Kill the Public Order Bill – Kim Johnson MP exclusive

“We need a strong movement on the streets to bolster our strength in Parliament – together, united in defence of our rights we can kill this draconian bill.”

Kim Johnson MP

By Kim Johnson MP

Thought we had managed to keep some of the worst of the notorious Police, Crime, Sentencing and Courts Bill out of law? Think again.

The Tories are bringing many of the most draconian measures that they failed to get over the line back to Parliament Monday, as part of their new Public Order Bill.

Threatened by dissent over the cost-of-living crisis – instead of providing support for struggling communities, this government has chosen instead to undermine our power to hold it to account.

This is a government that has waged class war on its people for over a decade. It knows only too well the power of the people protesting against it.

Now – instead of facing the consequences – they are clamping down on the ability of people to organise and defend our hard won rights.

I grew up in Liverpool in the 1980s. Thatcher the milk snatcher was pursuing her policy of ‘managed decline,’ leaving our great city suffering some of the highest levels of unemployment in the country. Race relations with the police were at an all time low, with an increase use of SUS (today known as Stop and Search) and increasing brutality towards the Black community.

It was the time of the great miners strike. Of the Black power movement in the UK and globally. In Liverpool, these movements were sharpened by our unique history. Once the slaving capital of the world with the largest docks in Britain, with the longest established  Black community in Europe dating back hundreds of years. The so-called ‘Toxteth riots’ of 1981 – known locally as an ‘uprising’ in the Liverpool 8 area I called home – were sparked by police brutality but fundamentally driven by the economic degradation and class war being waged by Thatcher.

It was during this time I became to understand the power of protest, the power to fight back against a tyrannical government bent on destroying our communities.

The power of the people on the streets of Liverpool at that time was such that the Chief Constable of Merseyside, Kenneth Oxford authorised the use of CS gas against the protestors for first time ever in mainland Britain. Before that, it had been used by the British paramilitary to suppress uprisings on the streets of Northern Ireland.

It was these events that ingrained in me the necessity of defending the right to protest. It is fundamental and the foundation of many of our hard-won rights and freedoms. From Orgreave to Black Lives Matter, the dockers’ strike to the climate emergency – and every issue in between – we must be free to speak truth to power.

Protest is a right, not a gift from the state. But this bill is intended to stack the balance of power yet further in the governments favour – and prevent ordinary people from having a say in how our lives are governed.

Votes for women, legalisation of trade unions, the decriminalisation of same-sex relationships, and let’s not forget our win against the hated poll tax, would all not have happened without the type of protest the government is about to outlaw. Instead of focusing their attention on tackling grave injustices and threats such as the climate crisis – this government is criminalising those seeking to highlight these issues. Rather than tackling injustice, they suppress dissent. This tells you everything you need to know about this Government’s priorities.
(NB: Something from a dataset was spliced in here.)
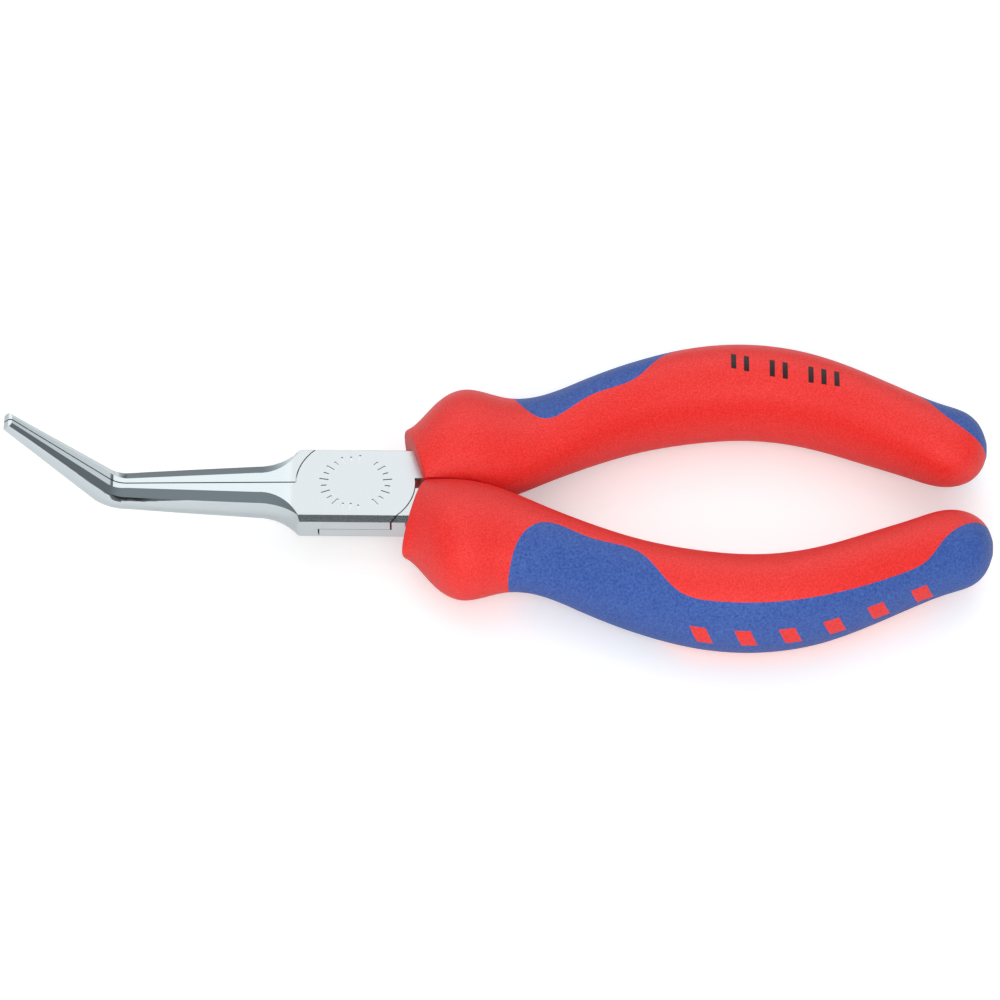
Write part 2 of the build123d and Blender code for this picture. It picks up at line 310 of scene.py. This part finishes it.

The bill’s provisions for Serious Disruption Prevention Orders effectively ban people from participating in protests if they have been convicted twice before of protest-related crimes – even if someone has caused ‘serious disruption’ without any conviction. Amnesty and other human rights organisations have raised serious concerns that these provisions will violate rights to freedom of peaceful assembly and freedom of movement.
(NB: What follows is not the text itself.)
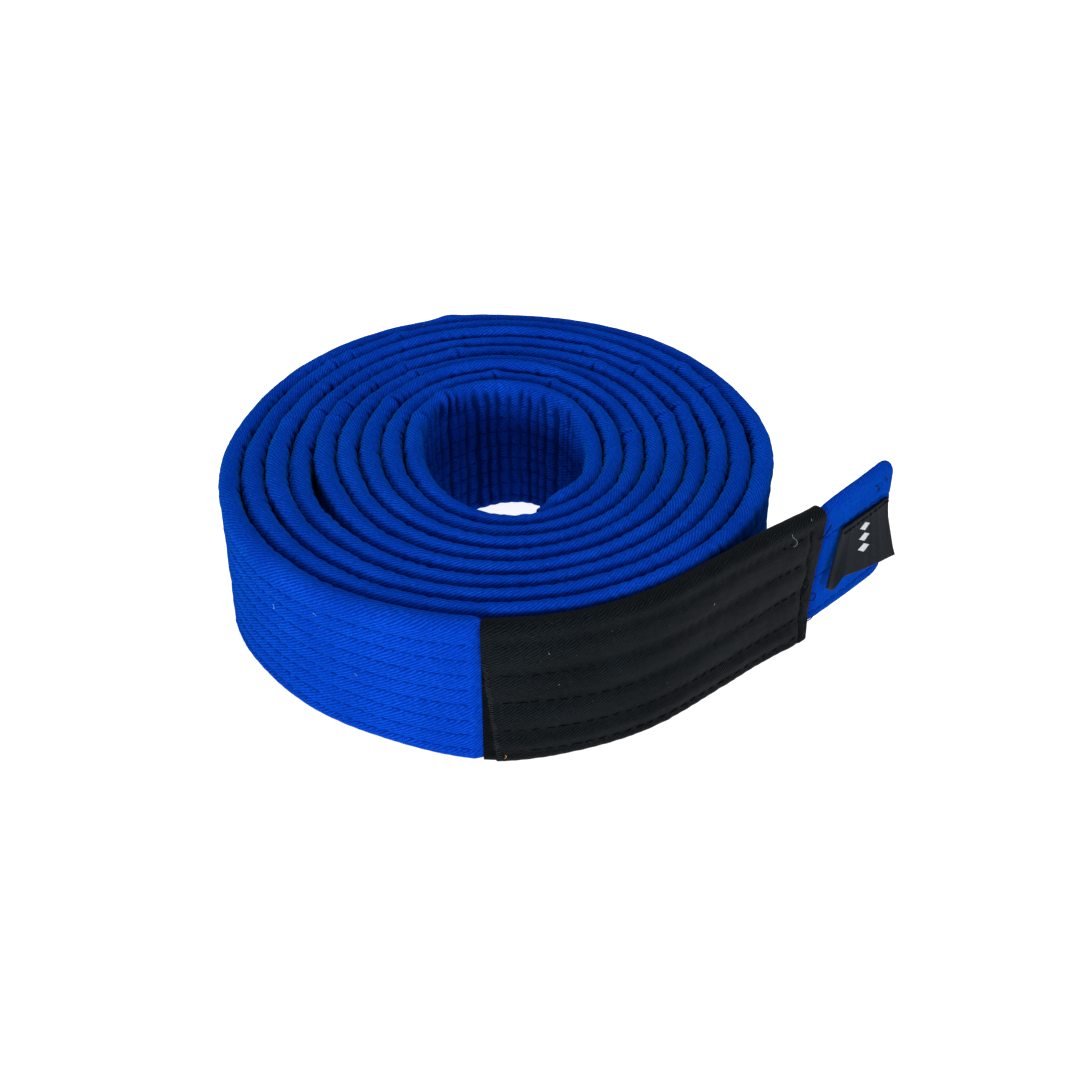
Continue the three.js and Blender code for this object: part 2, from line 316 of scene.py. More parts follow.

It also threatens to extend powers of stop and search, expanding racist police tactics which even the College of Policing and Her Majesty’s Inspectorate have declared to be an overused and ineffective tool that erodes trust with communities targeted.

These measures will have a chilling effect on protests, as people will become routinely threatened by over-policing and even arrest, detention or serious fines. All this at a time when the cost-of-living crisis is biting, and communities and trade unions are organising to fight back against government indifference to our struggles. This includes the huge TUC demonstration, planned in just a few weeks on the 18 June, and further action to be taken by others including rail unions, universities, airports and council staff, letting the government know enough is enough.

With the heroic support of the Lords, some of the most dangerous parts of the PCSC Bill were blocked just a few months ago. With the government on the attack again, we must once more step up the fight. We need a strong movement on the streets to bolster our strength in Parliament – together, united in defence of our rights we can kill this draconian bill.